Judge Smith also commented on Page's "deplorable" behavior while he was in jail awaiting trial. The judge noted that Page committed fourteen infractions in jail, including "picking fights with other inmates, threatening other inmates and correctional officers, [and] lying to [the jail] staff". Judge Smith concluded that these infractions were further evidence of Page's "complete lack of respect for authority", as well as Page's "inability to behave appropriately even in a highly structured setting".
Judge Smith noted that, under the normal rules governing parole eligibility, and given Page's composite sentence of 65 years to serve, Page would be eligible to apply for discretionary parole release when he was 38 years old. The judge concluded, "[b]ased on [Page's] history, his behavior, and his crime[s], . . . that he will not have had sufficient time to rehabilitate [himself] by that time" and that "he will continue to pose a significant threat to the public."
In explaining why he chose to delay Page's parole eligibility for an additional 10 years past the normal statutory eligibility date, Judge Smith adverted to a comment that Page's attorney made during the sentencing proceedings — that people like Page generally become much less dangerous once they turn fifty years old.

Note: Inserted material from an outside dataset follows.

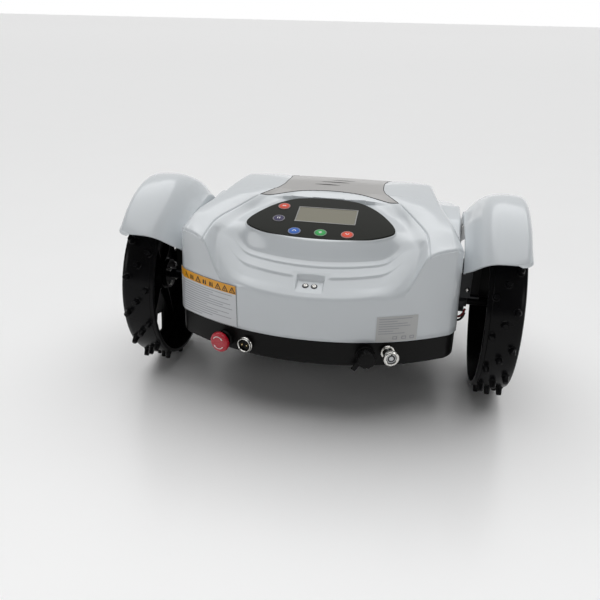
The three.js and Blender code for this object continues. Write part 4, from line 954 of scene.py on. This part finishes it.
def charge_socket():
    shell = [(0, -17), (7.4, -17), (7.4, 0.6), (9.3, 0.6), (9.6, 1.0), (9.6, 4.6), (9.0, 5.4),
             (8.8, 6.9), (8.4, 7.6), (7.9, 7.6), (7.5, 7.0), (7.4, -6), (0, -6)]
    round_piece("socket_shell", shell, SOCKET, NICKEL, "chassis", ("charge_socket",), 72)
    base = turned([(0, -5.6), (7.2, -5.6), (7.2, 3.4), (6.6, 4.0), (0, 4.0)], 48, "out", SOCKET)
    key = block((-1.2, -6.6, 5.2), (1.2, 5.6, 7.3))
    piece("socket_base", *joined([base, shifted(key, SOCKET)]), TRIM, "chassis",
          ("charge_socket_insert",), angle=30)
    pins = []
    for x in (-3.2, 3.2):
        pin = turned([(0, -4), (1.15, -4), (1.15, 6.0), (0.7, 6.7), (0, 6.9)], 20, "out",
                     SOCKET @ Matrix.Translation((x, 0, 0)))
        pins.append(pin)
    piece("socket_pins", *joined(pins), BRASS, "chassis", angle=35)


def key_switch():
    body = [(5.9, -10), (6.9, -10), (6.9, 0.6), (8.2, 0.6), (8.4, 1.0), (8.4, 3.8), (8.0, 4.3),
            (6.8, 4.5), (6.6, 5.2), (6.6, 11.5), (7.0, 13.6), (8.8, 16.0), (9.4, 17.0), (9.4, 19.2),
            (8.9, 20.2), (8.0, 20.7), (6.7, 20.6), (6.0, 20.0)]
    round_piece("lock_barrel_shell", body, LOCK, NICKEL, "chassis", ("lock_body",), 72)
    core = [(0, -10), (5.6, -10), (5.6, 19.2), (5.2, 19.6), (4.5, 19.6), (4.3, 19.2), (4.3, 15),
            (2.9, 15), (2.9, 19.2), (2.7, 19.5), (0, 19.6)]
    round_piece("lock_plug", core, LOCK, STEEL, "lock_barrel", ("lock_core",), 56)
    # A dark fill in the plug's ring groove and a dark notch on its face: painted shade of the keyway's
    # depth.
    well = turned([(3.0, 15.1), (4.25, 15.1), (4.25, 19.35), (3.0, 19.35)], 40, "out", LOCK)
    notch = block((-0.8, -20.9, 4.2), (0.8, -19.0, 6.6))
    piece("lock_keyway", *joined([well, shifted(notch, LOCK)]), PAINTED_SHADE, "lock_barrel", smooth=False)


def service_cap():
    socket = [(5.4, -10), (7.8, -10), (7.8, 0.8), (10.8, 0.8), (11.2, 1.4), (11.0, 3.0), (9.6, 4.2),
              (5.6, 4.2)]
    round_piece("service_collar", socket, SERVICE, TRIM, "chassis", ("service_socket",))
    foot = 4.5
    sides = 96
    points, faces = [], []
    profile = [(0, -6), (5.1, -6), (5.1, foot), (8.9, foot), (8.9, foot + 2.3), (9.9, foot + 2.4),
               (10.4, foot + 3.2), (10.4, foot + 12.4), (9.6, foot + 13.8), (8.2, foot + 14.3),
               (0, foot + 14.4)]
    for i in range(sides):
        t = 2 * math.pi * i / sides
        flute = 0.5 + 0.5 * math.cos(12 * t)
        for r, h in profile:
            cut = 0.8 * flute ** 3 if foot + 3 < h < foot + 14 else 0.0
            points.append(((r - cut) * math.cos(t), -h, (r - cut) * math.sin(t)))
    n = len(profile)
    for i in range(sides):
        j = (i + 1) % sides
        for k in range(n):
            m = (k + 1) % n
            faces.append((i * n + k, i * n + m, j * n + m, j * n + k))
    piece("service_cap_grip", moved(points, SERVICE), faces, TRIM, "cap", ("service_cap",), angle=24)
    ring = turned([(9.2, foot + 0.1), (11.2, foot + 0.1), (11.2, foot + 1.9), (9.2, foot + 1.9)], 48,
                  "out", SERVICE)
    tail = block((-3, -foot - 1.6, -23), (3, -foot - 0.3, -10.6))
    turn = SERVICE @ Matrix.Rotation(math.radians(38), 4, "Y")
    piece("cap_strap_loop", *joined([ring, shifted(tail, turn)]), TRIM, "cap_ring",
          ("cap_strap",), bevel=0.35)


def rain_sensor():
    slope = math.atan((RECESS_HIGH_Z - RECESS_LOW_Z) / (RECESS_BACK_Y - RECESS_FRONT_Y))
    z = RECESS_LOW_Z + math.tan(slope) * (RAIN_Y - RECESS_FRONT_Y)
    screws, shade_rings = [], []
    for dx in (-5, 5):
        here = Matrix.Translation((RAIN_X + dx, RAIN_Y, z)) @ Matrix.Rotation(slope, 4, "X")
        head = turned([(0, 0.7), (0.9, 0.7), (1.1, 1.55), (1.7, 1.6), (2.4, 1.2), (2.75, 0.4),
                       (2.75, -0.4), (0, -0.4)], 28, "z", here)
        screws.append(head)
        # A thin dark ring round each contact screw: painted shade of the gap round it.
        ring = turned([(2.9, 0.1), (3.7, 0.1), (3.7, 0.35), (2.9, 0.35)], 28, "z", here)
        shade_rings.append(ring)
    piece("rain_contacts", *joined(screws), NICKEL, "chassis", ("rain_sensor",), angle=25)
    piece("rain_contact_shade_rings", *joined(shade_rings), PAINTED_SHADE, "chassis", smooth=False)


# ------------------------------------------------------------------ labels
LABEL_S = np.linspace(-4, 4, 801)
EDGE_X, EDGE_Y, EDGE_A, EDGE_FLAT, _edge = plan_points(LABEL_S, ROWS[0], SIDE_DRAFT, DRAFT)
EDGE_Z = top_z(EDGE_A, EDGE_FLAT) - RIM_R
FOOT_X, FOOT_Y, _a, _flat, _edge = plan_points(LABEL_S, ROWS[0] - DRAFT)
FOOT_X, FOOT_Y = to_base(FOOT_X, FOOT_Y)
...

For these reasons, Judge Smith again imposed the 30-year restriction on Page's eligibility to apply for discretionary parole. Based on our review of Judge Smith's findings and the arguments presented to us by the parties in their supplemental briefs, we conclude that Judge Smith's decision to restrict Page's parole eligibility is not clearly mistaken. Accordingly, that decision is AFFIRMED.
A decision to restrict a defendant's parole eligibility is reviewed under the "clearly mistaken" test set forth in McClain v. State, 519 P.2d 811, 813-14 (Alaska 1974) — the test that governs review of discretionary sentencing decisions. See, e.g., Marino v. State, 934 P.2d 1321, 1335 (Alaska App. 1997); Stern v. State, 827 P.2d 442, 450 (Alaska App. 1992).